* [Written task]:
Copy every line of the data exactly, leaving nothing out.

* [Stored data]:
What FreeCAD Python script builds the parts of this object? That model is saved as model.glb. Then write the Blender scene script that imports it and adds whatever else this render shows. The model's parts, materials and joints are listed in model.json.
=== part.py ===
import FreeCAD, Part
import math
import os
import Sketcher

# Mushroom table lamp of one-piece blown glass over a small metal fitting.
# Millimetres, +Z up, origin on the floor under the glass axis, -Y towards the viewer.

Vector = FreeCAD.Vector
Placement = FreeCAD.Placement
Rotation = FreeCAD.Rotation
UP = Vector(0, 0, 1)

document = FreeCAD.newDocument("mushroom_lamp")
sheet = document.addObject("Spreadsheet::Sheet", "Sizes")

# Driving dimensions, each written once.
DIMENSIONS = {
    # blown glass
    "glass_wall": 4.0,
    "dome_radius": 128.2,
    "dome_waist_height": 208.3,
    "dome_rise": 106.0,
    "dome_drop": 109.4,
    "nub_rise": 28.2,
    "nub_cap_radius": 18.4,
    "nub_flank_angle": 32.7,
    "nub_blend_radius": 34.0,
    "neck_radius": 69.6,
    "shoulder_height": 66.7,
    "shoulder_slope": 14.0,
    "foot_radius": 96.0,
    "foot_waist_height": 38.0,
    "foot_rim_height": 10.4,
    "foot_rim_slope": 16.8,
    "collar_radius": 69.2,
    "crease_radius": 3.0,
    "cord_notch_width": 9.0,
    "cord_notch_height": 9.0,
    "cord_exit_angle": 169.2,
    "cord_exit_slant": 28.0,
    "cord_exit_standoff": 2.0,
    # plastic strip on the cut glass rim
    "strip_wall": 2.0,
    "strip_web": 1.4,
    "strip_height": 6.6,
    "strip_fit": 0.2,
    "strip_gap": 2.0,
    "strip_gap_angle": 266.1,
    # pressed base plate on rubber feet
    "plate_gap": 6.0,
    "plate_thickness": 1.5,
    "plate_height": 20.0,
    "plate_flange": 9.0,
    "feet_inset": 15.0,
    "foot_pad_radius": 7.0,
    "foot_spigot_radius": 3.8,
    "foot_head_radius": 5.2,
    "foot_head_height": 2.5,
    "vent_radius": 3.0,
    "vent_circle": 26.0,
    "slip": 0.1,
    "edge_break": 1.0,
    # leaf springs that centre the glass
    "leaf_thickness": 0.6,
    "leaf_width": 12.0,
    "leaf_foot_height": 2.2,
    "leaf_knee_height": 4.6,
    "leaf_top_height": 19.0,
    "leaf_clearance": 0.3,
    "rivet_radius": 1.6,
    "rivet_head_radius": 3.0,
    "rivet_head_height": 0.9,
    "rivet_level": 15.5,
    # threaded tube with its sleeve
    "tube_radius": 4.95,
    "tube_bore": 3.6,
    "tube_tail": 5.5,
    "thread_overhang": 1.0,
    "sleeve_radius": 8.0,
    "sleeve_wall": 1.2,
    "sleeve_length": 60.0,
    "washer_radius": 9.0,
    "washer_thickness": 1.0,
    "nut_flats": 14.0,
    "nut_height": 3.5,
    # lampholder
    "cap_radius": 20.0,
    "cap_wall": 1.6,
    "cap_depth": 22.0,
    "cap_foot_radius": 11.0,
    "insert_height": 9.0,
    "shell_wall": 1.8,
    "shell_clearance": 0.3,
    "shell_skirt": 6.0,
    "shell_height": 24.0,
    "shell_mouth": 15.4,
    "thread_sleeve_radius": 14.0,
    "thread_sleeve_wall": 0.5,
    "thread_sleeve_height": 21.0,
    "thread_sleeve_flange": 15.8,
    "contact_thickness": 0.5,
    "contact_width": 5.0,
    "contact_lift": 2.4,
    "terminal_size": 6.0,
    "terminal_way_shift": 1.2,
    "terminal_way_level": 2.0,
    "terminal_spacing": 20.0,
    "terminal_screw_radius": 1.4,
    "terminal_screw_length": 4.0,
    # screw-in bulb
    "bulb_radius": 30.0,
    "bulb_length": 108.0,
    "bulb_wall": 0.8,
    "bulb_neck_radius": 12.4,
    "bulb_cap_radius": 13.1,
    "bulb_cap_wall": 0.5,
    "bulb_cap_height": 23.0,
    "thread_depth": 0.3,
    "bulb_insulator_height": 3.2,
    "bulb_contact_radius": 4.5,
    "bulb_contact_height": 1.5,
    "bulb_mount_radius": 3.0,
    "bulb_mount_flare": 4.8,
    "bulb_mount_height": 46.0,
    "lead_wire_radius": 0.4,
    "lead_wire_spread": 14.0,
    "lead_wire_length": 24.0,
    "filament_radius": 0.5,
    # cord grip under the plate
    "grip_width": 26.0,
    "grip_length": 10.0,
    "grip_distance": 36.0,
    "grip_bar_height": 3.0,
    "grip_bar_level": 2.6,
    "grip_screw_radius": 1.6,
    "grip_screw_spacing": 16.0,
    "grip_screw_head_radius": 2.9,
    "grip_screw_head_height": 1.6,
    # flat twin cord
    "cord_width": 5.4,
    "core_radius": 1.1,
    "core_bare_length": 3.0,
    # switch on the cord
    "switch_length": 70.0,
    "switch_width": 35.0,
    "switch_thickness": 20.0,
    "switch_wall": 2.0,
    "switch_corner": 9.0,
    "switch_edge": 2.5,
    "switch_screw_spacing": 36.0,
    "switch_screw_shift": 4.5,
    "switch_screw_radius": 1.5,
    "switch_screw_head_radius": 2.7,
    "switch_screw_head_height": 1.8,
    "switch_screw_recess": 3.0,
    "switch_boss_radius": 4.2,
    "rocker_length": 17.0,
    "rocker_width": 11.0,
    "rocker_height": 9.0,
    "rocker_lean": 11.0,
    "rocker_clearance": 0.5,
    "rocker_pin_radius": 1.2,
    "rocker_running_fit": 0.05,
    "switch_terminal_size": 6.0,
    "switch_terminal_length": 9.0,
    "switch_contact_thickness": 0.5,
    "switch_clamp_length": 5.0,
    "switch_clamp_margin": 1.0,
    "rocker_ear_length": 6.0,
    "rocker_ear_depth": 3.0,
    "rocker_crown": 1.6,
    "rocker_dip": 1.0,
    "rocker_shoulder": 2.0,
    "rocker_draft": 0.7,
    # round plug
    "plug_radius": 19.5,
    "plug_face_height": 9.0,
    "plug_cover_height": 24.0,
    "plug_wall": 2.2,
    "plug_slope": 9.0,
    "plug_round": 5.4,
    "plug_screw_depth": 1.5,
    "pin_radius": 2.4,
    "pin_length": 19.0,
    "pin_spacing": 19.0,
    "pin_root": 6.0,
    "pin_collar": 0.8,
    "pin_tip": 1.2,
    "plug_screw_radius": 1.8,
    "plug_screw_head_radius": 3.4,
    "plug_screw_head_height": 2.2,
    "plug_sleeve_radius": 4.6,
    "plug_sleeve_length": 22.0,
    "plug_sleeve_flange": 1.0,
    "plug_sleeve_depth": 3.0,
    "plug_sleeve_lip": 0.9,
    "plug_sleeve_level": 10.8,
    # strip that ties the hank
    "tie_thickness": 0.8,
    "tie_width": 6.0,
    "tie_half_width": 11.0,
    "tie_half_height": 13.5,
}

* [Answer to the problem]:
What FreeCAD Python script builds the parts of this object? That model is saved as model.glb. Then write the Blender scene script that imports it and adds whatever else this render shows. The model's parts, materials and joints are listed in model.json.
=== part.py ===
import FreeCAD, Part
import math
import os
import Sketcher

# Mushroom table lamp of one-piece blown glass over a small metal fitting.
# Millimetres, +Z up, origin on the floor under the glass axis, -Y towards the viewer.

Vector = FreeCAD.Vector
Placement = FreeCAD.Placement
Rotation = FreeCAD.Rotation
UP = Vector(0, 0, 1)

document = FreeCAD.newDocument("mushroom_lamp")
sheet = document.addObject("Spreadsheet::Sheet", "Sizes")

# Driving dimensions, each written once.
DIMENSIONS = {
    # blown glass
    "glass_wall": 4.0,
    "dome_radius": 128.2,
    "dome_waist_height": 208.3,
    "dome_rise": 106.0,
    "dome_drop": 109.4,
    "nub_rise": 28.2,
    "nub_cap_radius": 18.4,
    "nub_flank_angle": 32.7,
    "nub_blend_radius": 34.0,
    "neck_radius": 69.6,
    "shoulder_height": 66.7,
    "shoulder_slope": 14.0,
    "foot_radius": 96.0,
    "foot_waist_height": 38.0,
    "foot_rim_height": 10.4,
    "foot_rim_slope": 16.8,
    "collar_radius": 69.2,
    "crease_radius": 3.0,
    "cord_notch_width": 9.0,
    "cord_notch_height": 9.0,
    "cord_exit_angle": 169.2,
    "cord_exit_slant": 28.0,
    "cord_exit_standoff": 2.0,
    # plastic strip on the cut glass rim
    "strip_wall": 2.0,
    "strip_web": 1.4,
    "strip_height": 6.6,
    "strip_fit": 0.2,
    "strip_gap": 2.0,
    "strip_gap_angle": 266.1,
    # pressed base plate on rubber feet
    "plate_gap": 6.0,
    "plate_thickness": 1.5,
    "plate_height": 20.0,
    "plate_flange": 9.0,
    "feet_inset": 15.0,
    "foot_pad_radius": 7.0,
    "foot_spigot_radius": 3.8,
    "foot_head_radius": 5.2,
    "foot_head_height": 2.5,
    "vent_radius": 3.0,
    "vent_circle": 26.0,
    "slip": 0.1,
    "edge_break": 1.0,
    # leaf springs that centre the glass
    "leaf_thickness": 0.6,
    "leaf_width": 12.0,
    "leaf_foot_height": 2.2,
    "leaf_knee_height": 4.6,
    "leaf_top_height": 19.0,
    "leaf_clearance": 0.3,
    "rivet_radius": 1.6,
    "rivet_head_radius": 3.0,
    "rivet_head_height": 0.9,
    "rivet_level": 15.5,
    # threaded tube with its sleeve
    "tube_radius": 4.95,
    "tube_bore": 3.6,
    "tube_tail": 5.5,
    "thread_overhang": 1.0,
    "sleeve_radius": 8.0,
    "sleeve_wall": 1.2,
    "sleeve_length": 60.0,
    "washer_radius": 9.0,
    "washer_thickness": 1.0,
    "nut_flats": 14.0,
    "nut_height": 3.5,
    # lampholder
    "cap_radius": 20.0,
    "cap_wall": 1.6,
    "cap_depth": 22.0,
    "cap_foot_radius": 11.0,
    "insert_height": 9.0,
    "shell_wall": 1.8,
    "shell_clearance": 0.3,
    "shell_skirt": 6.0,
    "shell_height": 24.0,
    "shell_mouth": 15.4,
    "thread_sleeve_radius": 14.0,
    "thread_sleeve_wall": 0.5,
    "thread_sleeve_height": 21.0,
    "thread_sleeve_flange": 15.8,
    "contact_thickness": 0.5,
    "contact_width": 5.0,
    "contact_lift": 2.4,
    "terminal_size": 6.0,
    "terminal_way_shift": 1.2,
    "terminal_way_level": 2.0,
    "terminal_spacing": 20.0,
    "terminal_screw_radius": 1.4,
    "terminal_screw_length": 4.0,
    # screw-in bulb
    "bulb_radius": 30.0,
    "bulb_length": 108.0,
    "bulb_wall": 0.8,
    "bulb_neck_radius": 12.4,
    "bulb_cap_radius": 13.1,
    "bulb_cap_wall": 0.5,
    "bulb_cap_height": 23.0,
    "thread_depth": 0.3,
    "bulb_insulator_height": 3.2,
    "bulb_contact_radius": 4.5,
    "bulb_contact_height": 1.5,
    "bulb_mount_radius": 3.0,
    "bulb_mount_flare": 4.8,
    "bulb_mount_height": 46.0,
    "lead_wire_radius": 0.4,
    "lead_wire_spread": 14.0,
    "lead_wire_length": 24.0,
    "filament_radius": 0.5,
    # cord grip under the plate
    "grip_width": 26.0,
    "grip_length": 10.0,
    "grip_distance": 36.0,
    "grip_bar_height": 3.0,
    "grip_bar_level": 2.6,
    "grip_screw_radius": 1.6,
    "grip_screw_spacing": 16.0,
    "grip_screw_head_radius": 2.9,
    "grip_screw_head_height": 1.6,
    # flat twin cord
    "cord_width": 5.4,
    "core_radius": 1.1,
    "core_bare_length": 3.0,
    # switch on the cord
    "switch_length": 70.0,
    "switch_width": 35.0,
    "switch_thickness": 20.0,
    "switch_wall": 2.0,
    "switch_corner": 9.0,
    "switch_edge": 2.5,
    "switch_screw_spacing": 36.0,
    "switch_screw_shift": 4.5,
    "switch_screw_radius": 1.5,
    "switch_screw_head_radius": 2.7,
    "switch_screw_head_height": 1.8,
    "switch_screw_recess": 3.0,
    "switch_boss_radius": 4.2,
    "rocker_length": 17.0,
    "rocker_width": 11.0,
    "rocker_height": 9.0,
    "rocker_lean": 11.0,
    "rocker_clearance": 0.5,
    "rocker_pin_radius": 1.2,
    "rocker_running_fit": 0.05,
    "switch_terminal_size": 6.0,
    "switch_terminal_length": 9.0,
    "switch_contact_thickness": 0.5,
    "switch_clamp_length": 5.0,
    "switch_clamp_margin": 1.0,
    "rocker_ear_length": 6.0,
    "rocker_ear_depth": 3.0,
    "rocker_crown": 1.6,
    "rocker_dip": 1.0,
    "rocker_shoulder": 2.0,
    "rocker_draft": 0.7,
    # round plug
    "plug_radius": 19.5,
    "plug_face_height": 9.0,
    "plug_cover_height": 24.0,
    "plug_wall": 2.2,
    "plug_slope": 9.0,
    "plug_round": 5.4,
    "plug_screw_depth": 1.5,
    "pin_radius": 2.4,
    "pin_length": 19.0,
    "pin_spacing": 19.0,
    "pin_root": 6.0,
    "pin_collar": 0.8,
    "pin_tip": 1.2,
    "plug_screw_radius": 1.8,
    "plug_screw_head_radius": 3.4,
    "plug_screw_head_height": 2.2,
    "plug_sleeve_radius": 4.6,
    "plug_sleeve_length": 22.0,
    "plug_sleeve_flange": 1.0,
    "plug_sleeve_depth": 3.0,
    "plug_sleeve_lip": 0.9,
    "plug_sleeve_level": 10.8,
    # strip that ties the hank
    "tie_thickness": 0.8,
    "tie_width": 6.0,
    "tie_half_width": 11.0,
    "tie_half_height": 13.5,
}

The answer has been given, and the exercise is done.